**DESCRIPTION OF THE TASK**
Extract exactly those lines that lie between the start of the material and the line with "an access stair.", including both boundary lines and no others.

**DATA BLOCK**
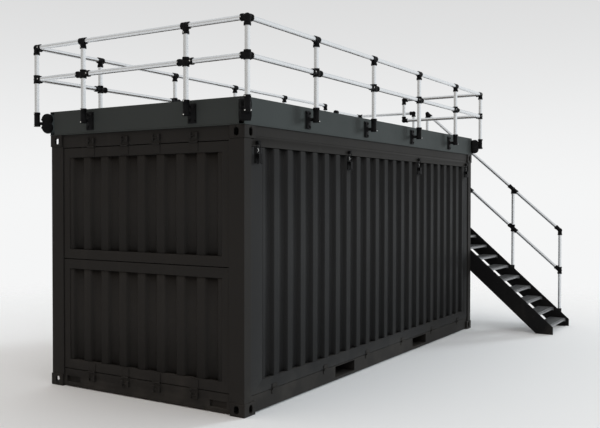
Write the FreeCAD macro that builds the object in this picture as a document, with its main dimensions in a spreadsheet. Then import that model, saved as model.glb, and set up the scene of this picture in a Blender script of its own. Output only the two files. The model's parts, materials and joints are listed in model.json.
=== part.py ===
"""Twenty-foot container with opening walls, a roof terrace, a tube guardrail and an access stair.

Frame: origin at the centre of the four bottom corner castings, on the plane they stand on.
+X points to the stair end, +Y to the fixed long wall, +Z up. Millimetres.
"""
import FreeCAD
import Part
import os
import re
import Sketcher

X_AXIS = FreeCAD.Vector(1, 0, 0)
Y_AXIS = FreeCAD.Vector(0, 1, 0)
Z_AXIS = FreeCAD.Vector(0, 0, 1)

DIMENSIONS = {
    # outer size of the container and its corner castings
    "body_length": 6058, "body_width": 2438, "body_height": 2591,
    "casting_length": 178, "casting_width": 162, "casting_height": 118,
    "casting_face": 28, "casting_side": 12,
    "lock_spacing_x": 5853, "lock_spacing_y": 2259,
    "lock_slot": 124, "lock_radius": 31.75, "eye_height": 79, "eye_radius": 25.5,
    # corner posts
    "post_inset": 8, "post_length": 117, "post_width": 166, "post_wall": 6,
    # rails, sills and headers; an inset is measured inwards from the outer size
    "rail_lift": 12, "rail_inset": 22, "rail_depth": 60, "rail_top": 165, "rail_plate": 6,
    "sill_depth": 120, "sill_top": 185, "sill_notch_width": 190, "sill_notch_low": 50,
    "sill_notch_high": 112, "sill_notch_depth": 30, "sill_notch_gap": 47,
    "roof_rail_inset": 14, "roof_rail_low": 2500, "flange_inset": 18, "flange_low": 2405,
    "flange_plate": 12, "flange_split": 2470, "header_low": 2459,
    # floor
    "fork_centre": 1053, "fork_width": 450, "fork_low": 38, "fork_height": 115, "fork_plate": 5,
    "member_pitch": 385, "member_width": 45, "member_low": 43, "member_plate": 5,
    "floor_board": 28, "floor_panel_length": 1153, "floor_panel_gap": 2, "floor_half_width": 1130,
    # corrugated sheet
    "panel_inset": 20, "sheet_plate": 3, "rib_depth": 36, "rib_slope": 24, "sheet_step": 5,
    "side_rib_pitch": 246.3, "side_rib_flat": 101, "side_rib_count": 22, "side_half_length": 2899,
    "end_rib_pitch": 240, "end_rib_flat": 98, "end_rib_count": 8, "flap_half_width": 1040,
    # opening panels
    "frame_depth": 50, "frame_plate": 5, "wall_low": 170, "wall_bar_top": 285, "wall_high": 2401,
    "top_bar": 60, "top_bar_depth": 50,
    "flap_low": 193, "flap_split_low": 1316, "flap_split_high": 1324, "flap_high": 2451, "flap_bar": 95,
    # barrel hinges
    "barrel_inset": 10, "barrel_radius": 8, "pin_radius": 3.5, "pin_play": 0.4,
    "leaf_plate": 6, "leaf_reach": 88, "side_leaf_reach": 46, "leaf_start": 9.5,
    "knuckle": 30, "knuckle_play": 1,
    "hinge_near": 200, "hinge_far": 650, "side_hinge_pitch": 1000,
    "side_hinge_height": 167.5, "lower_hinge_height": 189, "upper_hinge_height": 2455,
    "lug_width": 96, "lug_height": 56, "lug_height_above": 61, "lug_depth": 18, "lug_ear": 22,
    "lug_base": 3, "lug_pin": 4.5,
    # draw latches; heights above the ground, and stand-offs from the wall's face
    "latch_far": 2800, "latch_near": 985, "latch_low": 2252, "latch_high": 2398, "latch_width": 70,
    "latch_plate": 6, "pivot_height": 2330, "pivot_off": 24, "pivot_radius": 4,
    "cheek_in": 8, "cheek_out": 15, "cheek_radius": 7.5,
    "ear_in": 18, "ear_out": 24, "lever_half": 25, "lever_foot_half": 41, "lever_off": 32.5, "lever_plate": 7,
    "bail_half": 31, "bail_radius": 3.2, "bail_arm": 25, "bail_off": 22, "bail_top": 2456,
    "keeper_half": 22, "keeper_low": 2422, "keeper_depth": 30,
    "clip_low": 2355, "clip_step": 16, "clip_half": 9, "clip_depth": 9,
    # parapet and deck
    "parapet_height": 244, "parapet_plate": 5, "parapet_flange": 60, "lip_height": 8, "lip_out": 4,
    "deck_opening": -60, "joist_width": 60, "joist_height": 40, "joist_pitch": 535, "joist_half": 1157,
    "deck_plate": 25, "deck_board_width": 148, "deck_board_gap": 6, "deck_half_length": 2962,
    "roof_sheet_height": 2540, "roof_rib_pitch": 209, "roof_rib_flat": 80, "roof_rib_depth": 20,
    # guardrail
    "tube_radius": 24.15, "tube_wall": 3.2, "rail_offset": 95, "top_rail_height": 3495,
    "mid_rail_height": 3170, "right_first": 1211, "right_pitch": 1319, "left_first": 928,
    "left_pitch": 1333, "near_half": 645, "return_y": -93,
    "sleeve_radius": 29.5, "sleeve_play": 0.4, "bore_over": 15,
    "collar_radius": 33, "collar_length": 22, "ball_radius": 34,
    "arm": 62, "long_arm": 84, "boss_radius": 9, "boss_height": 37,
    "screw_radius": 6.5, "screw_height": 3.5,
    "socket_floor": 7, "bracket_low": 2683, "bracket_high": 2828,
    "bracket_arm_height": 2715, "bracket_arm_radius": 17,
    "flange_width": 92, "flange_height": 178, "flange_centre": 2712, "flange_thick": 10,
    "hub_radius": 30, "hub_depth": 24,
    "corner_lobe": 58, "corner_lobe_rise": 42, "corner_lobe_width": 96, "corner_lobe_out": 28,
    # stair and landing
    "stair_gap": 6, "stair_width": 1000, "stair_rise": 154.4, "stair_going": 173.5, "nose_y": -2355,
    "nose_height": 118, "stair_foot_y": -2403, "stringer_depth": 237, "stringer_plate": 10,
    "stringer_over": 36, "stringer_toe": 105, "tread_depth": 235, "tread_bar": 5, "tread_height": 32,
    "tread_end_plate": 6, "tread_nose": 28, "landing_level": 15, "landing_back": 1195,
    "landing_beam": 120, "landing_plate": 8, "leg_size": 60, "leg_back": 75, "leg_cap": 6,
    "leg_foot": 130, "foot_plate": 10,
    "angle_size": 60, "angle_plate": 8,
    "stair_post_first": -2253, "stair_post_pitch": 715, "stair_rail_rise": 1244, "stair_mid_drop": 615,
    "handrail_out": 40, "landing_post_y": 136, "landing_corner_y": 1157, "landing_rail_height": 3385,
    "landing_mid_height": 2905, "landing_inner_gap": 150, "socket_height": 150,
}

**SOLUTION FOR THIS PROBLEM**
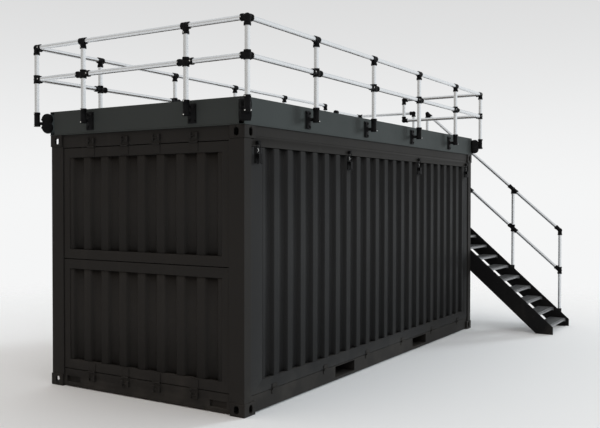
Write the FreeCAD macro that builds the object in this picture as a document, with its main dimensions in a spreadsheet. Then import that model, saved as model.glb, and set up the scene of this picture in a Blender script of its own. Output only the two files. The model's parts, materials and joints are listed in model.json.
=== part.py ===
"""Twenty-foot container with opening walls, a roof terrace, a tube guardrail and an access stair.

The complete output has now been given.